▸ **EXERCISE DIRECTIONS**:
Return each line of the records holding the string "code".

▸ **DATA ENTRIES**:

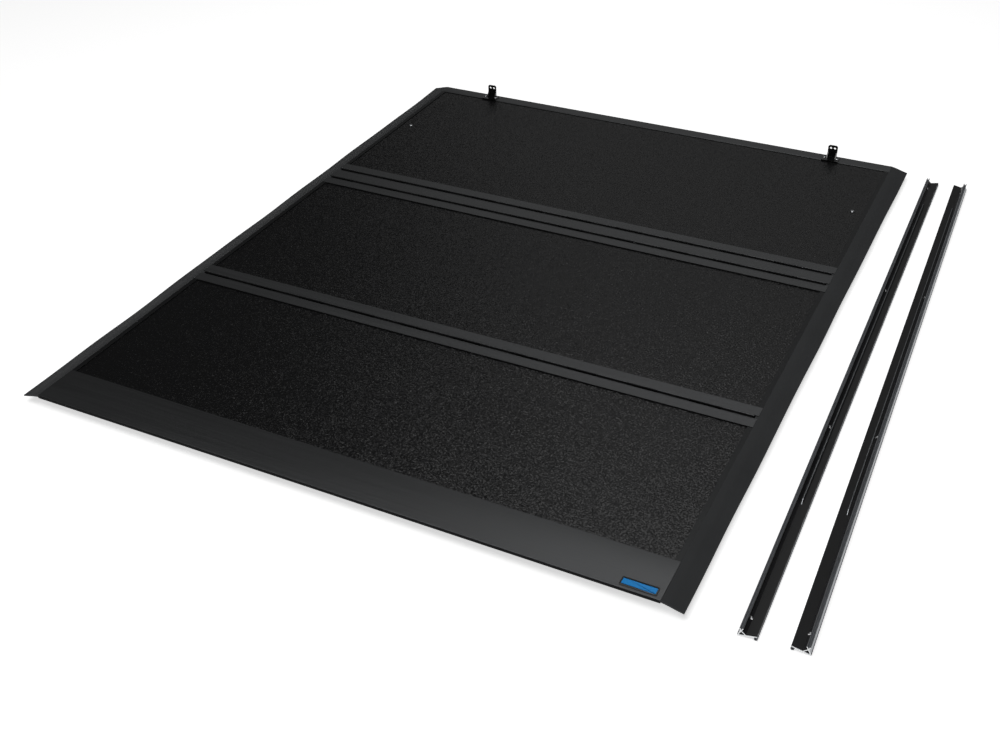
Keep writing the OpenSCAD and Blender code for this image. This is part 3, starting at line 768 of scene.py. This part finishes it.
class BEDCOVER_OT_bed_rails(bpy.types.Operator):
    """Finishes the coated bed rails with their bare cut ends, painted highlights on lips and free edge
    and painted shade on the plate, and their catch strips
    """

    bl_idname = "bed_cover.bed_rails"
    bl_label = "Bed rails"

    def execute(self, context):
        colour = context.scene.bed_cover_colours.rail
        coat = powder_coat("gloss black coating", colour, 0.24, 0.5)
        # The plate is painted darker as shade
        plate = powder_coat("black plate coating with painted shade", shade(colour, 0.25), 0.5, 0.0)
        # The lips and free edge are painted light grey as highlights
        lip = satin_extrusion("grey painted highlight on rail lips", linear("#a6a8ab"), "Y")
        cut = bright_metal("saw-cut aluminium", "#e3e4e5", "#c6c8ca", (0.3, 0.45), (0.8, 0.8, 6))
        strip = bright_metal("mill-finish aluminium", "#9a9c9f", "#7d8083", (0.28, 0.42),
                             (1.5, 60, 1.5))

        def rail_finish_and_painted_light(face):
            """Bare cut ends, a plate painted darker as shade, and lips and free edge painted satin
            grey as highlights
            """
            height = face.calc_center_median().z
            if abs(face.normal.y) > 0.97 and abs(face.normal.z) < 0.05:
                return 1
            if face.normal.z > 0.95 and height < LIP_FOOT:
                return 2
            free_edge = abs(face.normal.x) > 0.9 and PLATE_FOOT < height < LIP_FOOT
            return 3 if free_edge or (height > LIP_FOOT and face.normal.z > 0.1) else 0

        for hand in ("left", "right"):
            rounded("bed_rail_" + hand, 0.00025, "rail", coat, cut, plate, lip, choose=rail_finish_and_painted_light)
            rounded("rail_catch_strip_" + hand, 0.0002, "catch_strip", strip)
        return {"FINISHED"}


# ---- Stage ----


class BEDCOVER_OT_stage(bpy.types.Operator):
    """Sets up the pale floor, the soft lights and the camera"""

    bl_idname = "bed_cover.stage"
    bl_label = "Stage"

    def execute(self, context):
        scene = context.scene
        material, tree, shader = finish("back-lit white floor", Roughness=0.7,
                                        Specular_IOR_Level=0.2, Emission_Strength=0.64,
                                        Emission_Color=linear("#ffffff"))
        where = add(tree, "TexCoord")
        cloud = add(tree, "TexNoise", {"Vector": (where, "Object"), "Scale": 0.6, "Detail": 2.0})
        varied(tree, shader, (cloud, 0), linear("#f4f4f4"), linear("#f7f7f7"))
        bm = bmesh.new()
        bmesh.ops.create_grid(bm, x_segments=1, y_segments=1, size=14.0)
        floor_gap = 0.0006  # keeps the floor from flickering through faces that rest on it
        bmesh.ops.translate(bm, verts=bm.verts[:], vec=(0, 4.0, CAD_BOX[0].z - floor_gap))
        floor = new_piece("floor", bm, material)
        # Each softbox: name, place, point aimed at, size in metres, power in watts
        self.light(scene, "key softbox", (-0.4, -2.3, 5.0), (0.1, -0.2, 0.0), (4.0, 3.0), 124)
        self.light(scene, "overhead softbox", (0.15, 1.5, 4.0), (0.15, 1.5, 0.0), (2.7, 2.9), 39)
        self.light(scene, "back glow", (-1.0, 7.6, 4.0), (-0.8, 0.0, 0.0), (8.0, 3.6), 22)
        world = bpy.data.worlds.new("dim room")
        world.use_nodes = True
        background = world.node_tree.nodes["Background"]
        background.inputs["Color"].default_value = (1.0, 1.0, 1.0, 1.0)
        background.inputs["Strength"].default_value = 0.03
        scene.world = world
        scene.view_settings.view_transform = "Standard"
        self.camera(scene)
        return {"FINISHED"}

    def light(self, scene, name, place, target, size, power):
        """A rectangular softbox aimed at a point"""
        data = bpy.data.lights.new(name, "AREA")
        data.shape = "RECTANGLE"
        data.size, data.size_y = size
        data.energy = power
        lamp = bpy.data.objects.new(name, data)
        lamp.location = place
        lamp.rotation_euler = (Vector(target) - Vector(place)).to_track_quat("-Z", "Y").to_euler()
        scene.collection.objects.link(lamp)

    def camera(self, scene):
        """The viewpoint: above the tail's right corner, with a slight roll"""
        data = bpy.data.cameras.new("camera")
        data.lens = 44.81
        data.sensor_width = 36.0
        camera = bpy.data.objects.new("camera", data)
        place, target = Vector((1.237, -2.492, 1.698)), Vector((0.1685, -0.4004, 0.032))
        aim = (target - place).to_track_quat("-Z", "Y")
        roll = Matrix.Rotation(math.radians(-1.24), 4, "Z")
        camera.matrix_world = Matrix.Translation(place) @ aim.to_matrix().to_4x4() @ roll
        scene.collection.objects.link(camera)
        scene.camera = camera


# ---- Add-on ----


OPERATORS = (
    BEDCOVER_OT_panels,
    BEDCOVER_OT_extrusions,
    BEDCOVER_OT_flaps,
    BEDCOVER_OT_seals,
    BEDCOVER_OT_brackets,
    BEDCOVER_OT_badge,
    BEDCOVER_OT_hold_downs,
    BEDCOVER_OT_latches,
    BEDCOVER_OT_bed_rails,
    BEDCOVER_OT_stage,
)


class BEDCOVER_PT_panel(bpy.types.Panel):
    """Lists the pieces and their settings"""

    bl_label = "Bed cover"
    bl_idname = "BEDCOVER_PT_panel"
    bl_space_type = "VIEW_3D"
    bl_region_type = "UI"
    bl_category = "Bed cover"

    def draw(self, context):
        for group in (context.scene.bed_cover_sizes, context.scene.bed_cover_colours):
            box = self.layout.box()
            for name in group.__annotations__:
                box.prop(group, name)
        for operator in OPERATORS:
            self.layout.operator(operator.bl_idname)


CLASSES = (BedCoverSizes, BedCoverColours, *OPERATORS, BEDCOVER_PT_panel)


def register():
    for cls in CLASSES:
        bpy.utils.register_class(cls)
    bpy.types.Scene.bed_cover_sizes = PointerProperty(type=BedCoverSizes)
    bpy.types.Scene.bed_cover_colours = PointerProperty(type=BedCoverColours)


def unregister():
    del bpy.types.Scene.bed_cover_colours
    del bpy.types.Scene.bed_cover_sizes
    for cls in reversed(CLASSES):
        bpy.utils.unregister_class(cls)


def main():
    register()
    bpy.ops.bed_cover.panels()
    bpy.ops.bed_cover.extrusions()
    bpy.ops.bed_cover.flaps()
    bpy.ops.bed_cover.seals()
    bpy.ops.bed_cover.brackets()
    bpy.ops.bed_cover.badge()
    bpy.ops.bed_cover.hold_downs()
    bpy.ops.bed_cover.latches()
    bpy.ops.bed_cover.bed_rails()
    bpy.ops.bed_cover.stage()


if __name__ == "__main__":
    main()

---

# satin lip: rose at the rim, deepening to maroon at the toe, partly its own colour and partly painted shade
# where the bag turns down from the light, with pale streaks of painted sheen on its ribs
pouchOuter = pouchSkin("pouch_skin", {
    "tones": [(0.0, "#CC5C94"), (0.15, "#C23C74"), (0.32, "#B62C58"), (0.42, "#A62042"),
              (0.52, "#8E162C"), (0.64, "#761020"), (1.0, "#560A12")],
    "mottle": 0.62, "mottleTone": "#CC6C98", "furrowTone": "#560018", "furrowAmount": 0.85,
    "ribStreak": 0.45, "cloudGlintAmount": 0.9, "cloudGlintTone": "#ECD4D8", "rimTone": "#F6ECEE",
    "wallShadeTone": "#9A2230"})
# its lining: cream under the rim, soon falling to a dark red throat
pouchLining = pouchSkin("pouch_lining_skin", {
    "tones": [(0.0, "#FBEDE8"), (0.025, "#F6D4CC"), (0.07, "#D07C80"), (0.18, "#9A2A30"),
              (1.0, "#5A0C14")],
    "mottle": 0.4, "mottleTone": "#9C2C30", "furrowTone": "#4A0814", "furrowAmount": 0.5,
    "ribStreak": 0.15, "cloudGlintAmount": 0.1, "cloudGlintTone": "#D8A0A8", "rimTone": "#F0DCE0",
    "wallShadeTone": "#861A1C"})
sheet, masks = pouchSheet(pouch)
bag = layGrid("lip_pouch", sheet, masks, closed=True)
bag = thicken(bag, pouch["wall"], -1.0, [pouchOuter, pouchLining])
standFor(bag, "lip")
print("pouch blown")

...

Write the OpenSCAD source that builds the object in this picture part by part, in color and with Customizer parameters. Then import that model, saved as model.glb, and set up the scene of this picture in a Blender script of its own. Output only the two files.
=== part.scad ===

▸ **THE RESPONSE**:
Keep writing the OpenSCAD and Blender code for this image. This is part 3, starting at line 768 of scene.py. This part finishes it.

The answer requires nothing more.